In our last Pesti Paprika cabaret scene we hopped off the tram in Vienna. This time we hop on a bus in Budapest in the same radio cabaret series.
Pesti paprika on radio
In 1958 the Hungarian Radio broadcast a three-part cabaret series under the name Pesti paprika. The cabaret scenes are sassy, witty and funny and they give a whole new meaning to the terms “paprika” and “spice”. According to the cabaret host, Pesti paprika is a lot older than Szegedi paprika, it is as old as Buda and Pest. It is rooted in asphalt. It grows in apartment houses and offices. On concrete floors of factories and in smoke-filled coffee houses. Pesti paprika is the toughest plant in the world. It flourishes in heat and frost. No fire, flood, earthquake or war can do any harm in it. It is like a jungle plant: it grows speedily and it spreads everywhere. Pesti paprika is very similar to Szegedi paprika as both are spicy and hot. They only differ in the way people use them. Paprika from Szeged is food-seasoning, whereas Paprika from Pest seasons LIFE itself. Pesti Paprika is humour and spirit. Pesti Paprika Cabaret stories are brought to you by PaprikaMolnár’s Paprika Museum.
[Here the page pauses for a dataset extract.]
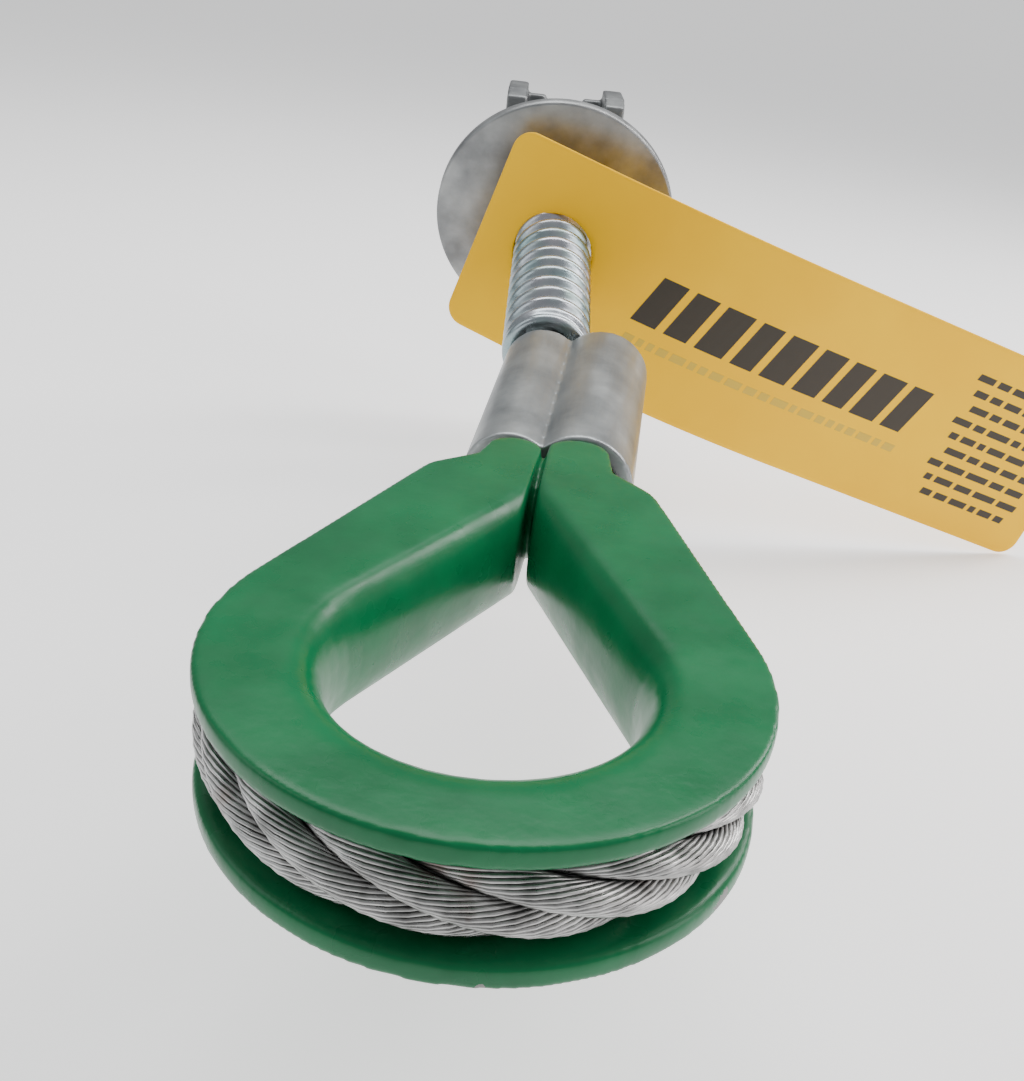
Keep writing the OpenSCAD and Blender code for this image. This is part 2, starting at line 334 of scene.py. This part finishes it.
def lathe(name, profile, sides, material, place, section=round_section):
    """A body about Y. profile runs as (along, radius), and section shapes each ring."""
    bm = bmesh.new()
    rings = []
    for along, radius in profile:
        if radius < 1e-6:
            rings.append([bm.verts.new((0, along * MM, 0))] * sides)
            continue
        ring = []
        for i in range(sides):
            x, z = section(along, radius, math.tau * i / sides)
            ring.append(bm.verts.new((x * MM, along * MM, z * MM)))
        rings.append(ring)
    for a, b in zip(rings, rings[1:]):
        for i in range(sides):
            j = (i + 1) % sides
            corners = list(dict.fromkeys([a[i], a[j], b[j], b[i]]))
            if len(corners) > 2:
                bm.faces.new(corners)
    bmesh.ops.remove_doubles(bm, verts=bm.verts, dist=1e-7)
    bmesh.ops.recalc_face_normals(bm, faces=bm.faces)
    ob = piece(name, mesh_of(name, bm), material)
    ob.data.transform(place)
    return ob


# ---- Geometry trees for what repeats ----
def new_tree(name, sizes):
    tree = bpy.data.node_groups.new(name, "GeometryNodeTree")
    face = tree.interface
    face.new_socket("Geometry", in_out="INPUT", socket_type="NodeSocketGeometry")
    for label, value in sizes.items():
        kind = {int: "NodeSocketInt", float: "NodeSocketFloat"}.get(
            type(value), "NodeSocketMaterial")
        face.new_socket(label, in_out="INPUT", socket_type=kind)
    face.new_socket("Geometry", in_out="OUTPUT", socket_type="NodeSocketGeometry")
    return Tree(tree)


def run_tree(ob, tree, sizes):
    """The mesh that a geometry tree makes of ob with these sizes."""
    modifier = ob.modifiers.new(tree.tree.name, "NODES")
    modifier.node_group = tree.tree
    for item in tree.tree.interface.items_tree:
        if item.in_out == "INPUT" and item.name in sizes:
            modifier[item.identifier] = sizes[item.name]
    mesh = evaluated_mesh(ob)
    ob.modifiers.clear()
    return mesh


ROPE_SIZES = {"Step": 1.5 * MM, "Strands": 1, "Strand Ring": 3.35 * MM,
              "Rope Lay": ROPE_LAY * MM, "Phase": 0.0, "Wires": 18,
              "Wire Ring": 1.36 * MM, "Wire Lay": 26.0 * MM, "Wire Radius": 0.24 * MM,
              "Finish": WIRE}


def laid_rope_tree():
    """Lays strands around a path, and wires around each strand the other way."""
    t = new_tree("laid_rope", ROPE_SIZES)
    size = {s.name: s for s in t.add("NodeGroupInput").outputs}

    def laid(curve, count, ring, lay, phase, hand):
        """count copies of the curve, each wound around where it was."""
        copies = t.add("GeometryNodeDuplicateElements", domain="SPLINE",
                       sockets={"Geometry": curve, "Amount": count})
        along = t.add("GeometryNodeSplineParameter").outputs["Length"]
        normal = t.add("GeometryNodeInputNormal").outputs[0]
        across = t.vector("CROSS_PRODUCT", t.add("GeometryNodeInputTangent"), normal)
        turn = t.math("MULTIPLY", t.math("DIVIDE", along, lay), hand * math.tau)
        share = t.math("MULTIPLY", t.math("DIVIDE", copies.outputs["Duplicate Index"],
                                          count), math.tau)
        angle = t.math("ADD", t.math("ADD", turn, share), phase)
        out = t.vector("ADD", t.vector("SCALE", normal, t.math("COSINE", angle)),
                       t.vector("SCALE", across, t.math("SINE", angle)))
        return t.add("GeometryNodeSetPosition", sockets={
            "Geometry": copies, "Offset": t.vector("SCALE", out, ring)})

    even = t.add("GeometryNodeResampleCurve", mode="LENGTH", sockets={
        "Curve": size["Geometry"], "Length": size["Step"]})
    upright = t.add("GeometryNodeSetCurveNormal", mode="Z_UP", sockets={"Curve": even})
    strands = laid(upright, size["Strands"], size["Strand Ring"], size["Rope Lay"],
                   size["Phase"], LAY_HAND)
    wires = laid(strands, size["Wires"], size["Wire Ring"], size["Wire Lay"], 0.0,
                 -LAY_HAND)
    section = t.add("GeometryNodeCurvePrimitiveCircle", sockets={
        "Resolution": 6, "Radius": size["Wire Radius"]})
    round_wire = t.add("GeometryNodeCurveToMesh", sockets={
        "Curve": wires, "Profile Curve": section, "Fill Caps": True})
    smooth = t.add("GeometryNodeSetShadeSmooth", sockets={"Geometry": round_wire})
    real = t.add("GeometryNodeRealizeInstances", sockets={"Geometry": smooth})
    done = t.add("GeometryNodeSetMaterial", sockets={
        "Geometry": real, "Material": size["Finish"]})
    t.add("NodeGroupOutput", done)
    return t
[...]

This particular cabaret scene we’ve selected reveals – again – Hungarian humour which is bittersweet and full of irony. Educating passengers.
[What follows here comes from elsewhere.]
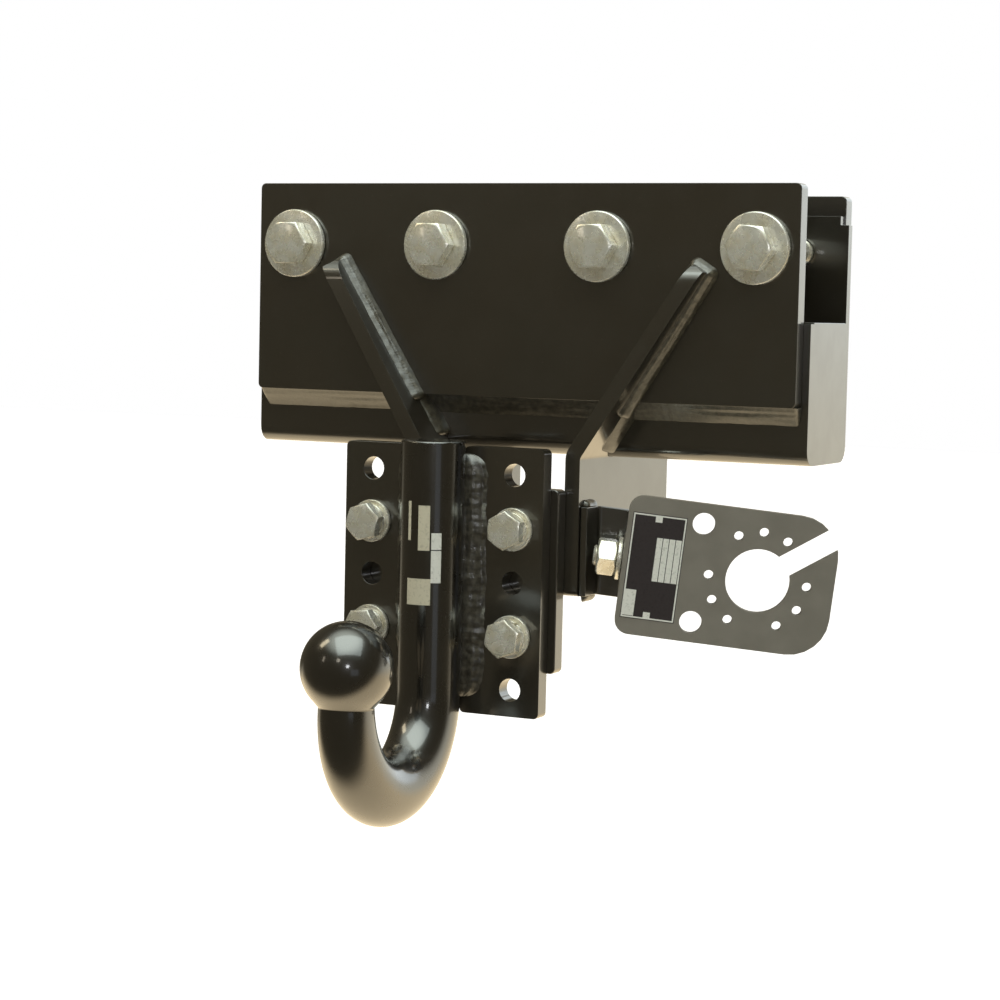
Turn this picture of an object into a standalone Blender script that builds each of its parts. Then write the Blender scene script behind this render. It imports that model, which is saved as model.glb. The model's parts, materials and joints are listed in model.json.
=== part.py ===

Educating passengers on a bus
Cabaret host: “Good evening, ladies and gentlemen! I must tell you that I almost missed the start of the show… You see, while I was coming here on a bus I was reading the bus company instructions on the window and I got so engrossed with what I was reading that I missed getting off the bus! One of the instructions was so hilarious that I thought I was reading the funny pages in a newspaper. It was called „We, the passengers” and it talked about how misbehaving, how untidy, how rude „we passengers” can be. This was the company’s way to educate passengers to behave on the bus!
At first I was perplexed: in the eye of the bus company we the passengers are to blame for all the problems they have? But then I thought the bus company must be right: with no passengers on board, everything would be perfect. Without passengers there would be no crowd, no stowaways, no nervous conductors, no need to stop at bus-stops!
What an invention! Until now we’ve only known top-down and bottom-up criticism, but the bus company here created a brand-new type: the criticism of the user, meaning the criticism of the service user for whom the service is. (Sorry for not having a simpler expression for this new phenomenon.) Now, imagine other service providers using this same criticism! For instance, restaurants will have their own instructions called „Yak, guests!” with an illustration of a guest who cries for more beer after he’d drunk all the beer of the house. Or, another one who voluptously and deliberately sprinkles goulash sauce on the white tablecloth…
This new criticism will no doubt change family relationships, too. I foresee a time, not in the distant future, when children will have their own instructions to educate their parents. It will say „Dad is mean.” or „Mom can’t stand bottom-up critisicm”.”